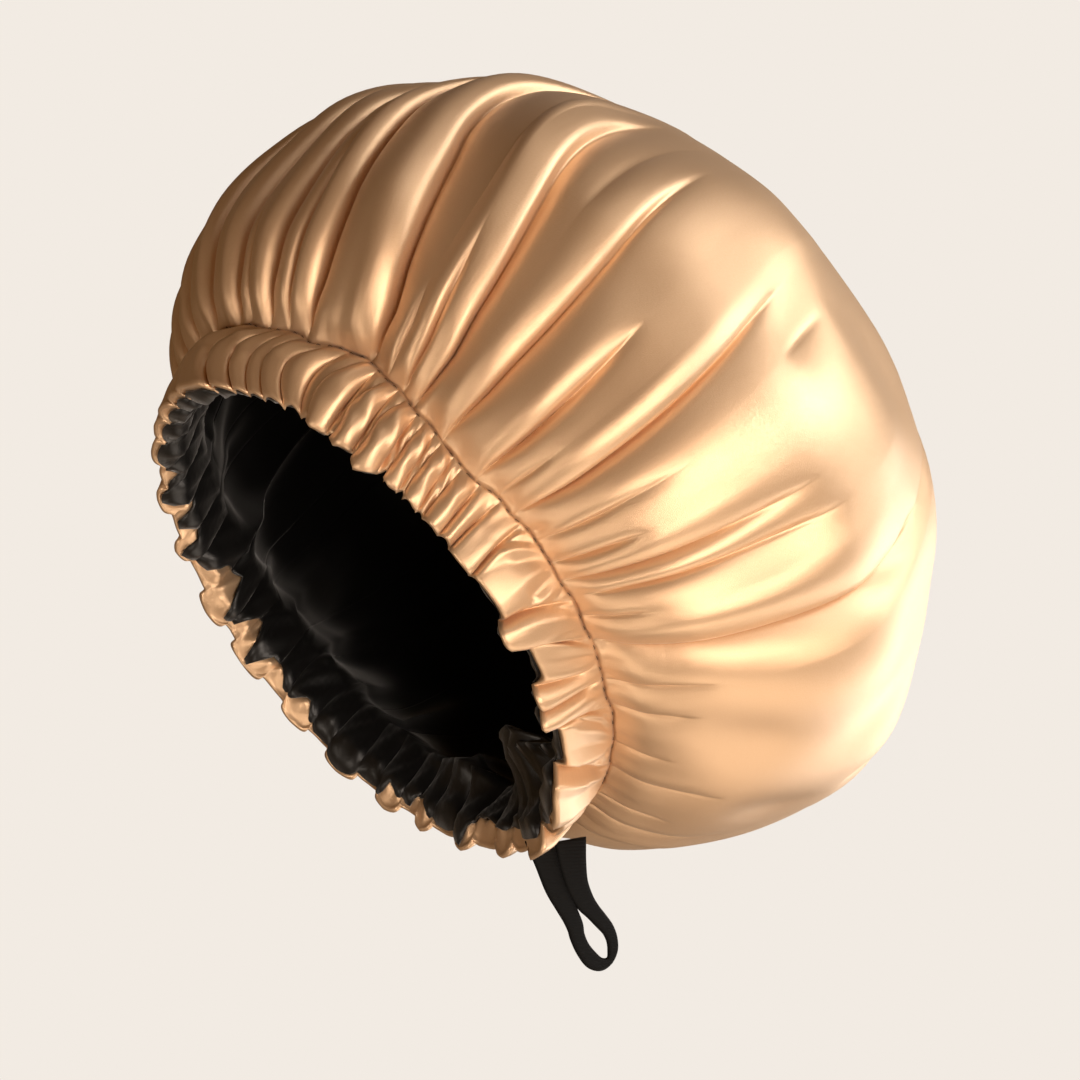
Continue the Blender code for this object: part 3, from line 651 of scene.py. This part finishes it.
def casing_points(along, layer):
    """The gathered columns at shares of the casing's width, and their angles. Layer 0 is the
    satin outside, 1 the hem turned under, 2 the lining."""
    v = np.clip(along, 0.0, 1.0)
    left, right = tuck_angle(cell_of, v), tuck_angle(cell_of + 1, v)
    wide = right - left
    high, drop, overhang = (tucks[cell_of, k] for k in (3, 4, 5))
    middle = left + wide / 2
    folded, knotted = on_side(middle, FOLDED_SIDE), on_side(middle, KNOTTED_SIDE)
    across = np.minimum(phase_of, 1 - phase_of) * wide * 1.7
    puff = 1 - np.exp(-(across / (PAD_SHOULDER + (FOLD_SHOULDER - PAD_SHOULDER) * folded)) ** 1.4)
    plump = np.sin(np.minimum((1 - v) / 0.62, 1.0) * np.pi / 2) ** 0.9
    pinch = plump + (1 - v ** 1.5 - plump) * folded
    flare = 1.0 - 0.34 * (1 - v) ** 2.2 * (1 - folded)
    ripples = np.maximum(1, np.round(wide / PLEAT_WIDTH))
    sway = 0.37 * cell_of + (0.9 if layer else 0.25) * v
    pleat = PLEAT * np.sin(2 * np.pi * (phase_of * ripples + sway)) * (0.25 + v) * pinch * (1 - folded)
    fan = (phase_of - 0.5) / (1.0 - 0.72 * v)
    ridge = np.arcsin(np.sin(2 * np.pi * (fan * 0.45 * ripples + 0.31 * cell_of))) * 2 / np.pi
    pleat = pleat + FAN * ridge * (1 - v ** 3) * (0.35 + 0.65 * v) * folded
    pleat = pleat + KNOT * np.sin(2 * np.pi * (1.5 * phase_of + 1.9 * v + 0.43 * cell_of)) * plump * knotted
    out = high * puff * pinch * flare + pleat * puff
    if layer:
        at_hem, at_elastic, bulge = INNER_LAYERS[layer]
        inside = smooth_step(v / 0.24)
        crumple = CRUMPLE * np.sin(2 * np.pi * (phase_of * 2 + 1.7 * v + 0.3 * cell_of)) * puff
        lobe = puff * np.sin(np.pi * np.clip(0.25 + 0.6 * v, 0, 1)) * bulge
        out = out * (1 - inside) - at_hem * (1 - inside) - (at_elastic + CRUMPLE + lobe + crumple) * inside
    lean = 0.5 if layer else 1.0
    turn = -overhang * wide * np.sin(2 * np.pi * phase_of) * (0.25 + 0.75 * pinch) * lean
    turn = turn + 0.22 * wide * np.sin(2 * np.pi * (1.3 * v + 0.41 * cell_of)) * knotted * plump * puff
    angle = left + wide * phase_of + turn
    height = CASING_WIDTH * v - drop / 1000 * puff * (1 - v) ** 1.4 + waver(angle) * v ** 2
    return at_ring(angle, neck_radius(CASING_WIDTH * v) + out / 1000, height), angle


under = np.array(TURN_UNDER, float)
mean_angle = casing_points(np.zeros(len(cell_of)), 0)[1]
turn_under = np.interp(mean_angle, under[:, 0], under[:, 1], period=360.0) / 1000 / CASING_WIDTH
rows, ways = [], []
for part in np.linspace(1.0, 0.0, UNDER_ROWS):
    rows.append(casing_points(turn_under * part, 1)[0])
    ways.append(-turn_under * part)
for part in np.linspace(0.0, 1.0, CASING_ROWS):
    rows.append(casing_points(np.full(len(cell_of), part), 0)[0])
    ways.append(np.full(len(cell_of), part))
flat = np.stack([np.radians(np.broadcast_to(mean_angle, (len(rows), len(cell_of)))) * CLOTH_ROUND,
                 np.array(ways) * CASING_WIDTH], -1)
casing = ring_sheet("casing_satin", np.array(rows), flat)
casing.data.materials.append(gold_satin)
thicken(casing, SATIN)
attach(casing, "root")
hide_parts("casing_ruffle")

# Topstitching
# Dark thread that gathers the satin to the casing, in a line of short stitches round the
# crown's foot. Each is a short arch of thread whose ends go into the cloth.

STITCH_PITCH = 0.0044
STITCH_LENGTH = 0.0019
THREAD_RADIUS = 0.00015
THREAD_ENDS = 0.55                  # radius at a stitch's ends, as a share of its middle's
THREAD_SINK = 0.0001                # how deep a stitch's ends lie in the cloth
THREAD_RISE = 0.0004                # how far its middle stands over the cloth
THREAD_SIDES = 6
STITCH_LINE = 0.985                 # share of the casing's width at which the stitches run
STITCH_HIDDEN = 1.1                 # lower hides more of the stitches in the gathers

seam = casing_points(np.full(len(cell_of), STITCH_LINE), 0)[0]
seam_closed = np.vstack([seam, seam[:1]])
seam_way = np.r_[0.0, np.cumsum(np.linalg.norm(np.diff(seam_closed, axis=0), axis=1))]
seam_centre = seam.mean(axis=0)
stitch_count = int(seam_way[-1] / STITCH_PITCH)
verts, faces = [], []
for k in range(stitch_count):
    if np.sin(2.4 * k) + np.sin(0.37 * k + 1.0) > STITCH_HIDDEN:
        continue
    start = seam_way[-1] * k / stitch_count
    ends = [np.array([np.interp(start + step, seam_way, seam_closed[:, axis]) for axis in range(3)])
            for step in (0.0, STITCH_LENGTH / 2, STITCH_LENGTH)]
    away = ends[1] - seam_centre
    away /= np.linalg.norm(away)
    ends = [end + away * lift for end, lift in zip(ends, (-THREAD_SINK, THREAD_RISE, -THREAD_SINK))]
    along_thread = (ends[2] - ends[0]) / np.linalg.norm(ends[2] - ends[0])
    beside = np.cross(along_thread, away)
    first = len(verts)
    for end, share in zip(ends, (THREAD_ENDS, 1.0, THREAD_ENDS)):
        for a in np.radians(np.arange(0, 360, 360 // THREAD_SIDES)):
            verts.append(end + THREAD_RADIUS * share * (np.cos(a) * beside + np.sin(a) * away))
    for ring in range(2):
        for side in range(THREAD_SIDES):
            a = first + ring * THREAD_SIDES + side
            b = first + ring * THREAD_SIDES + (side + 1) % THREAD_SIDES
            faces.append((a, b, b + THREAD_SIDES, a + THREAD_SIDES))
    faces.append(tuple(range(first + THREAD_SIDES - 1, first - 1, -1)))
    faces.append(tuple(range(first + 2 * THREAD_SIDES, first + 3 * THREAD_SIDES)))
topstitching = new_piece("topstitching", [tuple(v) for v in verts], faces)
thread = bpy.data.materials.new("brown_thread")
thread.use_nodes = True
thread.node_tree.nodes["Principled BSDF"].inputs["Base Color"].default_value = (0.14, 0.075, 0.042, 1.0)
thread.node_tree.nodes["Principled BSDF"].inputs["Roughness"].default_value = 0.6
topstitching.data.materials.append(thread)
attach(topstitching, "root")

# Lining
# Black satin cut like the crown. It hangs inside it in soft folds, is gathered with the casing
# so that it bulges in between the tucks, and is sewn to the turned hem.

LINING_SLACK = 0.0052               # lining's mean distance inside the crown
LINING_DISC = 0.585                 # the disc that the lining is cut from
LINING_TUCKED = 0.06                # share of the casing's width that it starts below the turned edge
LINING_SOFTEN = 2.0                 # the crown's creases, rounded off this much
LINING_NECK_ROWS = 9                # rows behind the casing
LINING_SHARES = np.r_[np.linspace(0.03, 0.5, 38), np.linspace(0.53, 0.99, 12)]    # rings up the crown
BILLOW_START = -0.06                # share of the way up at which the folds begin
BILLOW_FULL = 0.11                  # shares on from there to their full rise

# Soft folds that hang into the hollow, or lie back from it where the rise is negative:
# angle, share of the way up, rise in mm, half length in mm, half width in mm, turn in degrees
BILLOWS = [
    (56, 0.04, 32.0, 30.0, 26.0, 0.0),
    (96, 0.03, 16.0, 22.0, 14.0, 0.0),
    (134, 0.05, 24.0, 32.0, 20.0, 8.0),
    (163, 0.08, 50.0, 44.0, 33.0, 0.0),
    (180, 0.10, -8.0, 30.0, 9.0, 14.0),
    (197, 0.08, 27.0, 38.0, 17.0, -8.0),
    (208, 0.09, 13.0, 30.0, 9.0, -10.0),
    (224, 0.09, 12.0, 30.0, 9.0, 18.0),
    (242, 0.06, 9.0, 24.0, 8.0, -14.0),
    (258, 0.12, 10.0, 34.0, 9.0, 10.0),
    (276, 0.06, 9.0, 24.0, 8.0, -8.0),
    (296, 0.10, 10.0, 28.0, 9.0, 12.0),
    (316, 0.06, 8.0, 22.0, 8.0, -8.0),
]

black_satin = satin("black_satin", colour=(0.004, 0.0037, 0.004), shade=(0.002, 0.002, 0.002),
                    roughness=0.36, relief=0.10, metallic=0.0, sheen=0.30)


def billow(points, angle, share):
    """Move points of the lining into the hollow where its folds hang."""
    radius = hermite(WAY, RADIUS, np.maximum(share, 0.0) * WAY[-1])
    lift = np.zeros(np.broadcast_shapes(angle.shape, share.shape))
    for place, up, rise, length, width, turn in BILLOWS:
        u, v = patch(angle, share, radius, place, up, length, width, turn)
        lift += rise / 1000 * np.exp(-(u ** 2 + v ** 2) ** 1.6)
    way_in = at_ring(0.0, 0.0, 0.0) - points
    way_in /= np.linalg.norm(way_in, axis=-1, keepdims=True)
    return points + way_in * (lift * smooth_step((share - BILLOW_START) / BILLOW_FULL))[..., None]


picked = slice(0, None, 2)          # every second column of the casing goes on into the lining
rows, ways = [], []
for part in np.linspace(0.0, 1.0, LINING_NECK_ROWS):
    along = turn_under - LINING_TUCKED + (1.0 - turn_under + LINING_TUCKED) * part
    points, angles = casing_points(along, 2)
    ways.append((along[picked] - 1.0) * CASING_WIDTH / WAY[-1])
    rows.append(billow(points[picked], angles[picked], ways[-1]))
for share in LINING_SHARES:
    ways.append(np.full(len(mean_angle[picked]), share))
    inside = crown_points(mean_angle[picked], ways[-1], LINING_SLACK, LINING_SOFTEN)
    rows.append(billow(inside, mean_angle[picked], ways[-1]))
flat = disc_uv((1.0 - np.array(ways)) * LINING_DISC / 2, mean_angle[picked])
lining = ring_sheet("lining_satin", np.array(rows), flat, at_ring(0.0, 0.0, DEPTH - LINING_SLACK))
lining.data.materials.append(black_satin)
thicken(lining, SATIN)
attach(lining, "root")
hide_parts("lining")

# Elastic
# A flat black woven tape that runs round inside the casing and draws it in. It is the plain ring
# of the frame, in the tape's own material, because the cloth hides all but its edge.


def woven_tape(name, colour, roughness):
    """Black elastic tape: fine ribs in the object's own coordinates, a soft dull finish."""
    material = bpy.data.materials.new(name)
    material.use_nodes = True
    nodes, links = material.node_tree.nodes, material.node_tree.links
    shader = nodes["Principled BSDF"]
    shader.inputs["Base Color"].default_value = (*colour, 1.0)
    shader.inputs["Roughness"].default_value = roughness
    shader.inputs["Specular IOR Level"].default_value = 0.12
    place = nodes.new("ShaderNodeTexCoord")
    ribs = nodes.new("ShaderNodeTexWave")
    ribs.wave_type = "BANDS"
    ribs.bands_direction = "Z"
    ribs.inputs["Scale"].default_value = 260.0
    ribs.inputs["Distortion"].default_value = 1.5
    links.new(place.outputs["Object"], ribs.inputs["Vector"])
    bump = nodes.new("ShaderNodeBump")
    bump.inputs["Strength"].default_value = 0.35
    bump.inputs["Distance"].default_value = 0.0003
    links.new(ribs.outputs["Fac"], bump.inputs["Height"])
    links.new(bump.outputs["Normal"], shader.inputs["Normal"])
    return material


elastic_tape = woven_tape("elastic_tape", (0.004, 0.004, 0.004), 0.7)
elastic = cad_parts["elastic_band"]
elastic.data.materials.clear()
elastic.data.materials.append(elastic_tape)

# Strap
# The same kind of tape folded in half: two strands lie side by side and part round an eye, so
# that the end is a loop. Its top is sewn under the casing at the nape.

STRAP_ANGLE = np.radians(162.0)     # place on the hem, from the forehead toward +X
STRAP_THICKNESS = 0.0022
STRAND_EDGE = 0.0009                # how far in a strand's rounded edge begins
STRAND_OFFSET = 0.0010              # one strand lies this far over the other
STRAND_FACE = [(-0.35, 0.93), (0.0, 1.0), (0.35, 0.93)]   # ribs: share of half width, of half thickness
STRAND_RINGS = 129                  # rings of points along the strand

# The strand's middle, down one side, round the eye and up the other:
# y and z in mm from the opening's centre, half width in mm
STRAND = [
    (55.3, -73.4, 5.75), (58.6, -82.0, 4.9), (61.9, -90.6, 4.3), (65.8, -97.0, 3.95), (68.4, -101.5, 3.55),
    (70.1, -105.0, 3.4), (71.0, -108.5, 3.1), (73.2, -112.8, 3.0), (76.6, -116.6, 3.1), (80.4, -118.3, 2.4),
    (83.9, -117.2, 1.6), (85.2, -113.8, 2.2), (84.9, -110.0, 2.4), (83.2, -106.4, 2.6), (80.2, -103.2, 2.9),
    (76.9, -99.9, 3.15), (73.4, -96.0, 3.95), (70.5, -90.4, 4.6), (68.7, -83.0, 5.6), (67.7, -75.0, 6.5),
]
strand = np.array(STRAND)
marks = np.arange(len(strand))
fine = np.linspace(0, len(strand) - 1, STRAND_RINGS)
path = np.stack([hermite(marks, strand[:, k], fine) for k in range(3)], -1) / 1000
ahead = np.gradient(path[:, :2], axis=0)
ahead /= np.linalg.norm(ahead, axis=1, keepdims=True)
across = np.stack([-ahead[:, 1], ahead[:, 0]], -1)
strap_x = HEM_DIAMETER / 2 * np.sin(STRAP_ANGLE)
verts, faces = [], []
for step, ((y, z, half), (ay, az)) in enumerate(zip(path, across)):
    aside = STRAND_OFFSET * (step / (len(path) - 1) - 0.5)
    front = [(-1.0 + STRAND_EDGE / half, 1.0), *STRAND_FACE, (1.0 - STRAND_EDGE / half, 1.0)]
    ring = [(-1.0, 0.0), *front, (1.0, 0.0), *((u, -v) for u, v in reversed(front))]
    for u, v in ring:
        verts.append((strap_x + aside + v * STRAP_THICKNESS / 2, y + u * half * ay, z + u * half * az))
sides = len(ring)
for k in range(len(path) - 1):
    for j in range(sides):
        a, b = k * sides + j, k * sides + (j + 1) % sides
        faces.append((a, a + sides, b + sides, b))
faces += [tuple(range(sides)), tuple(range(len(verts) - 1, len(verts) - 1 - sides, -1))]
strap = new_piece("strap_tape", verts, faces)
strap.data.materials.append(elastic_tape)
pick(strap)
bpy.ops.object.mode_set(mode="EDIT")
bpy.ops.mesh.select_all(action="SELECT")
bpy.ops.mesh.normals_make_consistent(inside=False)
bpy.ops.object.mode_set(mode="OBJECT")
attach(strap, "root")
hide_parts("strap_loop")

※

Problem requirements: Select the lines that carry the string "this" and copy them.

Task output:
Continue the Blender code for this object: part 3, from line 651 of scene.py. This part finishes it.
LINING_SOFTEN = 2.0                 # the crown's creases, rounded off this much
STRAND_OFFSET = 0.0010              # one strand lies this far over the other